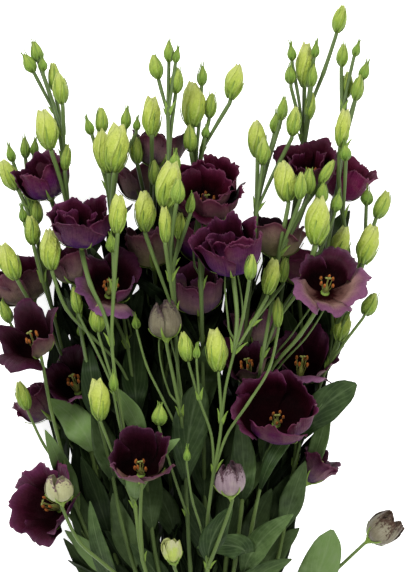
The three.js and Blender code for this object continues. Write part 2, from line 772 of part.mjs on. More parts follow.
/** Lifts and lowers the free heights until close pairs are apart and every line is a smooth bend. */
function settle(rounds) {
  const pairs = closePairs();
  setOrder(pairs);
  for (let round = 0; round < rounds; round++) {
    const loose = round < rounds * 0.75;
    const up = new Float64Array(heights.length);
    const down = new Float64Array(heights.length);
    const push = (p, amount) => {
      for (const [h, w] of p.owners) {
        const move = (amount * w) / p.mass;
        if (move > 0) up[h] = Math.max(up[h], move);
        else down[h] = Math.min(down[h], move);
      }
    };
    const level = probes.map(heightOf);
    for (const { i, j, need, way } of pairs) {
      const lack = need - way * (level[j] - level[i]);
      if (lack <= 0) continue;
      push(probes[j], way * lack * 0.5);
      push(probes[i], -way * lack * 0.5);
    }
    probes.forEach((p, i) => {
      const clear = p.bloom ? FLOOR_GAP : FLOOR_GAP + 3;
      if (level[i] - p.radius < clear) push(p, clear - level[i] + p.radius);
    });
    const smooth = new Map();
    for (const { points } of strands) {
      for (let i = 1; i < points.length - 2; i++) {
        const middle = 0.5 * (zOf(points[i - 1]) + zOf(points[i + 1]));
        smooth.set(points[i].height, (middle - zOf(points[i])) * (loose ? 0.15 : 0));
      }
    }
    heights.forEach((h, k) => {
      if (h.fixed) return;
      h.z += (up[k] + down[k]) * 0.8 + (smooth.get(k) ?? 0) + (h.home - h.z) * (loose ? 0.01 : 0);
    });
  }
}

const SETTLE_ROUNDS = 400;
settle(SETTLE_ROUNDS);

/** A closed solid from rings of points: quads between rings, and a flat or pointed cap at each end. */
function solidFromRings(rings, apex = null) {
  const sides = rings[0].length;
  const positions = rings.flat();
  const faces = [];
  for (let r = 0; r + 1 < rings.length; r++) {
    for (let k = 0; k < sides; k++) {
      const [a, b] = [r * sides + k, r * sides + ((k + 1) % sides)];
      faces.push([a, b, b + sides], [a, b + sides, a + sides]);
    }
  }
  for (let k = 1; k + 1 < sides; k++) faces.push([0, k + 1, k]);
  const last = (rings.length - 1) * sides;
  if (apex) {
    positions.push(apex);
    for (let k = 0; k < sides; k++) faces.push([last + k, last + ((k + 1) % sides), positions.length - 1]);
  } else {
    for (let k = 1; k + 1 < sides; k++) faces.push([last, last + k, last + k + 1]);
  }
  return closedSolid(positions, faces);
}

function closedSolid(positions, faces) {
  const mesh = new Mesh({
    numProp: 3,
    vertProperties: new Float32Array(positions.flat()),
    triVerts: new Uint32Array(faces.flat()),
  });
  const solid = new Manifold(mesh);
  if (solid.volume() > 0) return solid;
  return closedSolid(positions, faces.map(([a, b, c]) => [a, c, b]));
}

/** A ring of points round a place on a line, square to the line's direction. */
function ring(centre, way, radius, sides, turn = 0) {
  const [side, up] = axes(way);
  const points = [];
  for (let k = 0; k < sides; k++) {
    const angle = turn + (2 * Math.PI * k) / sides;
    const p = new THREE.Vector3(...centre)
      .addScaledVector(side, Math.cos(angle) * radius)
      .addScaledVector(up, Math.sin(angle) * radius);
    points.push([p.x, p.y, p.z]);
  }
  return points;
}

const place = (point) => [point.x, point.y, zOf(point)];
const unit = (v) => {
  const size = Math.hypot(...v);
  return v.map((c) => c / size);
};

/** A stem or stalk as one tapering tube, with its bud as the swollen end of the same tube. */
function strandSolid(strand) {
  const { points, head, root, tip } = strand;
  const sides = strand.main || (head.kind === BUD && head.length > SMALL_BUD) ? 5 : 4;
  const line = points.map(place);
  const rings = [];
  for (let i = 0; i < line.length - 1; i++) {
    const [before, after] = [line[Math.max(0, i - 1)], line[i + 1]];
    const way = unit([0, 1, 2].map((c) => after[c] - before[c]));
    const centre = i === 0 && !strand.main ? line[0].map((c, k) => c - way[k] * 0.6) : line[i];
    rings.push(ring(centre, way, mix(root, tip, i / (line.length - 1)), sides));
  }
  const base = line[line.length - 1];
  const along = (distance) => base.map((c, k) => c + head.way[k] * distance);
  if (head.kind !== BUD) {
    rings.push(ring(along(-1.5), head.way, 3.4, sides), ring(along(0), head.way, 3.9, sides));
    return solidFromRings(rings);
  }
  const profile = head.length < SMALL_BUD ? SMALL_BUD_PROFILE : BUD_PROFILE;
  for (const [share, radius] of profile) {
    rings.push(ring(along(share * head.length), head.way, radius * head.width, sides));
  }
  return solidFromRings(rings, along(head.length));
}

/** A leaf: an arched blade, thickest along its midrib, widest at its middle and pointed at its tip. */
function leafSolid(leaf) {
  const line = leaf.midrib.map((p) =>
    p.from ? [p.x, p.y, mix(zOf(p.from.a), zOf(p.from.b), p.from.share)] : place(p));
  const rings = line.slice(0, 4).map((centre, k) => {
    const [before, after] = [line[Math.max(0, k - 1)], line[k + 1]];
    const way = unit([0, 1, 2].map((c) => after[c] - before[c]));
    const flat = unit([way[1], -way[0], 0]);
    const half = Math.max(1.5, (leaf.width / 2) * LEAF_PROFILE[k]);
    const corner = (share, lift) => [
      centre[0] + flat[0] * half * share * Math.cos(leaf.roll),
      centre[1] + flat[1] * half * share * Math.cos(leaf.roll),
      centre[2] + half * share * Math.sin(leaf.roll) + Math.abs(share) * half * LEAF_FOLD + lift,
    ];
    return [corner(-1, 0), corner(0, -LEAF_THICKNESS / 2), corner(1, 0), corner(0, LEAF_THICKNESS / 2)];
  });
  return solidFromRings(rings, line[4]);
}

const PETALS = 5;
const PETAL_THICKNESS = 1.2;

/**
 * A bloom in its own frame, mouth up: one wall of five petals. Along the rim each petal is a rounded
 * lobe, and its right edge stands out over the left edge of the next one.
 */
function bloomSolid(head) {
  const shape = SHAPES[head.shape];
  const perPetal = shape.open ? 4 : 3;
  const count = PETALS * perPetal;
  const rows = [0.34, 0.7, 1];
  const grid = rows.map((t) => {
    const line = [];
    for (let petal = 0; petal < PETALS; petal++) {
      for (let k = 0; k < perPetal; k++) {
        const s = mix(-1, 1, k / (perPetal - 1));
        const reach = t * (1 - shape.lobe * t * Math.abs(s) ** 3);
        const [r, h] = wallAt(shape, head.width, head.length, reach);
        const wave = t * t * head.width * 0.05 * (draw(head.seed + petal * 5 + k) - 0.5);
        const angle = radians(72 * petal + 33.5 * s + 72 * draw(head.seed));
        const out = r + shape.step * head.width * t * s * 0.8 + wave;
        line.push(new THREE.Vector3(Math.cos(angle) * out, Math.sin(angle) * out, h + wave));
      }
    }
    return line;
  });
  const normals = grid.map((line) => line.map(() => new THREE.Vector3()));
  for (let r = 0; r + 1 < rows.length; r++) {
    for (let k = 0; k < count; k++) {
      const corners = [[r, k], [r, (k + 1) % count], [r + 1, (k + 1) % count], [r + 1, k]];
      const p = corners.map(([i, j]) => grid[i][j]);
      const normal = new THREE.Vector3()
        .crossVectors(p[2].clone().sub(p[0]), p[3].clone().sub(p[1]))
        .normalize();
      corners.forEach(([i, j]) => normals[i][j].add(normal));
    }
  }
  const skin = (sign) => grid.flatMap((line, r) => line.map((p, k) =>
    p.clone().addScaledVector(normals[r][k].normalize(), (sign * PETAL_THICKNESS) / 2).toArray()));
  const side = rows.length * count;
  const foot = [[0, 0, 0], [0, 0, PETAL_THICKNESS * 1.4]];
  const positions = [...skin(1), ...skin(-1), ...foot];
  const faces = [];
  for (let k = 0; k < count; k++) {
    const n = (k + 1) % count;
    for (let r = 0; r + 1 < rows.length; r++) {
      const [a, b, c, d] = [r * count + k, r * count + n, (r + 1) * count + n, (r + 1) * count + k];
      faces.push([a, b, c], [a, c, d]);
      faces.push([side + a, side + c, side + b], [side + a, side + d, side + c]);
    }
    const [a, b] = [side - count + k, side - count + n];
    faces.push([a, b, side + b], [a, side + b, side + a]);
    faces.push([n, k, 2 * side], [side + k, side + n, 2 * side + 1]);
  }
  const wall = closedSolid(positions, faces);
  if (!shape.open) return wall;
  const pistil = solidFromRings([
    pistilRing(1, 1.9), pistilRing(head.length * 0.34, 1.2), pistilRing(head.length * 0.46, 2.4),
  ], [0, 0, head.length * 0.52]);
  return wall.add(pistil);
}

function pistilRing(height, radius) {
  return [0, 1, 2, 3].map((k) => [
    Math.cos((k * Math.PI) / 2) * radius, Math.sin((k * Math.PI) / 2) * radius, height,
  ]);
}

function geometryOf(solid) {
  const { vertProperties, triVerts } = solid.getMesh();
  const geometry = new THREE.BufferGeometry();
  geometry.setAttribute("position", new THREE.BufferAttribute(vertProperties, 3));
  geometry.setIndex(new THREE.BufferAttribute(triVerts, 1));
  geometry.computeVertexNormals();
  return geometry;
}

const finish = (color, roughness) => new THREE.MeshStandardMaterial({ color, roughness, metalness: 0 });
const bunch = new THREE.Group();

function addMesh(name, geometry, material) {
  const mesh = new THREE.Mesh(geometry, material);
  mesh.name = name;
  bunch.add(mesh);
  return mesh;
}

const two = (number) => String(number).padStart(2, "0");

// Stems, each with its forks, buds and leaves
STEMS.forEach((stem, index) => {
  const number = index + 1;
  const grown = strands.filter((s) => s.stem === number && isBuilt(s)).map(strandSolid);
  const blades = leaves.filter((leaf) => leaf.stem === number).map(leafSolid);
  const whole = Manifold.union([...grown, ...blades]).asOriginal().simplify(FLATNESS);
  addMesh(`stem_${two(number)}`, geometryOf(whole), finish(STEM_GREEN, 0.6));
});

// Blooms, each seated on the end of its stalk
let bloomNumber = 0;
for (const head of heads) {
  if (head.kind === BUD) continue;
  bloomNumber += 1;
  const colour = head.shape !== "halfopen" ? PETAL_PURPLE : head.width < 26 ? LIME : PALE_MAUVE;
  head.name = `bloom_${two(bloomNumber)}`;
  const mesh = addMesh(head.name, geometryOf(bloomSolid(head)), finish(colour, 0.7));
  const [side, up, along] = axes(head.way);
  mesh.quaternion.setFromRotationMatrix(new THREE.Matrix4().makeBasis(side, up, along));
  mesh.position.set(head.base[0], head.base[1], heights[head.height].z).addScaledVector(along, SEAT_GAP);
}

// The tie round the stems
const tieProfile = [
  [0, 0], [TIE_THICKNESS, 0], [TIE_THICKNESS, TIE_WIDTH], [0, TIE_WIDTH], [0, 0],
].map(([out, along]) => new THREE.Vector2(TIE_RADIUS + out, along - TIE_WIDTH / 2));
const tieRing = new THREE.LatheGeometry(tieProfile, TIE_SIDES, Math.PI / TIE_SIDES);
const tie = addMesh("tie", tieRing, finish(TIE_COLOUR, 0.8));
tie.position.set(0, LENGTH - TIE_DOWN, TIE_HEIGHT);

// The origin is under the middle of the bunch, on the surface that it lies on
const box = new THREE.Box3().setFromObject(bunch, true);
bunch.position.set(-(box.min.x + box.max.x) / 2, -(box.min.y + box.max.y) / 2, -box.min.z);

const part = new THREE.Group();
part.add(bunch);
export default part;
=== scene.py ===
"""The looks of a tied bunch of cut lisianthus: petals, buds, sepals, leaves, stems and twine.

The bunch lies on its side on a pale floor, and the camera looks straight down on it. Places in the tables
are (across, down) in millimetres: to the right of the bunch's left edge, and below its highest bud, seen
from above. Their heights are worked out by letting the bunch settle, as its stems bend round each other.
"""

import logging
import math
from abc import ABC, abstractmethod
from dataclasses import dataclass, field, replace
from enum import Enum, IntEnum
from typing import Any, Sequence

import bpy
import numpy as np
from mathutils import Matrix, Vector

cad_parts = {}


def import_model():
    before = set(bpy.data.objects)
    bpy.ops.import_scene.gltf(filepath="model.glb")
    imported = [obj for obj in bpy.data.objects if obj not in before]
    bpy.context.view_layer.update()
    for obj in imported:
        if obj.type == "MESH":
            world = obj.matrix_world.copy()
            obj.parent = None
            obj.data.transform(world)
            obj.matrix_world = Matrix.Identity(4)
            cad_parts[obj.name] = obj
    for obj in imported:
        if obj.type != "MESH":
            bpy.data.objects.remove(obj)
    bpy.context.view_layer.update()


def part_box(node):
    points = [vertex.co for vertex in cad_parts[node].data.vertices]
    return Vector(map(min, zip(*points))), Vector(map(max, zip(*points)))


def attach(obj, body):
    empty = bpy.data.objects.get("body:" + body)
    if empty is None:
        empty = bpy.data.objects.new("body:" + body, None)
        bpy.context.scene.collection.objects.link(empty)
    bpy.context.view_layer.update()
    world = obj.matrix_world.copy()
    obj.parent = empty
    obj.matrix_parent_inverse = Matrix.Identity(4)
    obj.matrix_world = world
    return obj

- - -

Copy out every line where the word "empty" occurs.

◆ EXERCISE OUTPUT
    empty = bpy.data.objects.get("body:" + body)
    if empty is None:
        empty = bpy.data.objects.new("body:" + body, None)
        bpy.context.scene.collection.objects.link(empty)
    obj.parent = empty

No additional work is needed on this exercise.